Advocates of a higher minimum wage argue that it would decrease poverty, increase purchasing power, reduce the use of public assistance, and improve employment opportunities for low-wage workers.[12] However, businesses tend to oppose the increase in the minimum wage because “few things hit business owners in the pocketbook harder than the wages they pay their employees.”[13] Therefore, small businesses fear wage increases could harm their plans to hire more workers and decrease their profits.[14] However, a potential benefit for increasing the minimum wage is a higher opportunity for the business to invest in their employees because employees would have a bigger incentive to stay at their jobs.[15]  For example, the restaurant industry opposes raising minimum wage, claiming that raising the minimum wage could force them out of business.[16] However, “Survival of the Fittest,” a recent working paper by Michael Luca of Harvard Business School and Dara Lee Luca of Methematica Policy Research, observed the closures of restaurants in various communities and determined that minimum wage did not force restaurants out of business that were rated above a 3.5 on Yelp.[17] The study thus which indicates restaurants are mainly affected by the minimum wage increase if they were already failing before the increase is implemented due to other factors, such as competition and rent.[18]

Although the effects of minimum wages are difficult to calculate, the consensus among cities and states is to increase the minimum wage.[19]  According to the Economic Policy Institute, “currently 29 states have a minimum wage above the federal standard, and 24 cities and counties have minimums above state levels.”[20] However, some of the cities that voted to increase the minimum wage for their participants have been preempted by that state.[21] For example, the “Missouri state legislature passed a preemption law that prohibits cities from establishing a minimum wage higher than the state’s” (which is now $7.70) in order to bypass enforcing the St. Louis ordinance to raise minimum wages to $10 in an effort to raise family incomes and lower the inequality of the city’s people.[22] Such a preemption has a potential problem of targeting certain classes of people who make up the majority of low-wage workers, such as women and people of color.[23] Additionally, low-wage earners are no longer teenagers, but educated, productive adults who are trying to support their families because it is more difficult to get better-paying jobs.[24]  Since a local government’s purpose of increasing its minimum wage requirement is to benefit its community and residents, the state should not be able to preempt their movement to a better society by making the local government abide by a lower minimum wage requirement set by the state.

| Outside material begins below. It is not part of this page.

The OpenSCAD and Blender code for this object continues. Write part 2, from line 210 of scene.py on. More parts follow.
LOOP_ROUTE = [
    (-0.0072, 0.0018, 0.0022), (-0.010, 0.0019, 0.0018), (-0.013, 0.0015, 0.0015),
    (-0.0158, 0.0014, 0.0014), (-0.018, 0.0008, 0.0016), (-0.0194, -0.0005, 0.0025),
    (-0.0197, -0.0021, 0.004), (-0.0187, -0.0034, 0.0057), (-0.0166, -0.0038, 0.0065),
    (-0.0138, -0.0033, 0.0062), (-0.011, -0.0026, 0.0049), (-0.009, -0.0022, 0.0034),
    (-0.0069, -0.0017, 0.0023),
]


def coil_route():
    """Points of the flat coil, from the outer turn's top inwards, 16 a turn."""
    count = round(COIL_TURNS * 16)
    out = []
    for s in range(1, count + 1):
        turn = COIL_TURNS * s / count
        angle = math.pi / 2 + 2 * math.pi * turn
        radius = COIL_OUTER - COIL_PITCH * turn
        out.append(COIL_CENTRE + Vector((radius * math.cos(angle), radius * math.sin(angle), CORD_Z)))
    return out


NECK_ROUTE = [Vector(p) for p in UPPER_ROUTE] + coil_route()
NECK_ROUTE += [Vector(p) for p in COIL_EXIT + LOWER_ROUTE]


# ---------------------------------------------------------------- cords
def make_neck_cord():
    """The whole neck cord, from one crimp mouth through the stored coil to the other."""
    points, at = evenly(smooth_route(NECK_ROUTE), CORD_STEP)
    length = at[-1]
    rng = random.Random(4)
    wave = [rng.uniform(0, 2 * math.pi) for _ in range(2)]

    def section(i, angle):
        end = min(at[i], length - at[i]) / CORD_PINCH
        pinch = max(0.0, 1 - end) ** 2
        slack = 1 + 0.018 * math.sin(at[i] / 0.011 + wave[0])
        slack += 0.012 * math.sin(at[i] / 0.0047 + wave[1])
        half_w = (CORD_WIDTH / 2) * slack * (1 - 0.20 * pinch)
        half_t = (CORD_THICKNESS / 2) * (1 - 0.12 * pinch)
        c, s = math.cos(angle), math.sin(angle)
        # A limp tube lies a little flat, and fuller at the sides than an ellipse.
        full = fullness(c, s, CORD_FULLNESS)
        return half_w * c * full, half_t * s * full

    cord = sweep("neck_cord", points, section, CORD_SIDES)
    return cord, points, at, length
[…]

[1] JoEllen Chernow, States Use a Troubling ‘Tool’ To Roll Back Minimum Wage Gains, CNBC (Oct. 20, 2017, 1:42 PM),

[2] Marni von Wilpert, City Governments Are Raising Standard For Working People – and State Legislators Are Lowering Them Back Down, Economic Policy Institute (Aug. 26, 2017),

[3] Lauren Dixon, How Does the Minimum Wage Impact the Economy?, Talent Economy (June 14, 2017),

[4] Jeremy Quittner, What a Minimum Wage Hike Would Really Mean for Small Businesses, Inc. (May 4, 2016),

[5] Dixon, supra note 3.

[6] Id.

[7] Id.

[8] Id.

[9] Id.

[10] Id.

[11] Amanda Hoover, Minimum Wage for 4 Million Workers Will Go Up in 19 States in 2017, Business Insider (Dec. 30, 2016, 8:28 PM),

[12] Equitable Growth, The Importance of Raising the Minimum Wage to Boost Broad-Based U.S. Economic Growth, Washington Center for Equitable growth (May 10, 2017),

[13] Quittner, supra note 4.

[14] Id.

[15] Id.

[16] Michael Hiltzik, Minimum Wage Increases Can Kill Businesses – If They Already Stink, Los Angeles Times (May 19, 2017, 11:15 AM),

[17] Id.

[18] Id.

[19] Wilpert, supra note 2 (noting Missouri state legislature’s response to a St. Louis ordinance to raise the city’s minimum way by prohibiting its cities from establishing a minimum wage higher than the state’s).

[20] Quittner, supra note 4; Wilpert, supra note 2 (noting “in the last year and a half alone, 15 states have passed 28 laws preempting local labor standards.”)

[21] Chernow, supra note 1.

[22] Wilpert, supra note 2.

[23] Chernow, supra note 1.

[24] Quittner, supra note 4; Hoover, supra note 11; Hiltzik, supra note 16.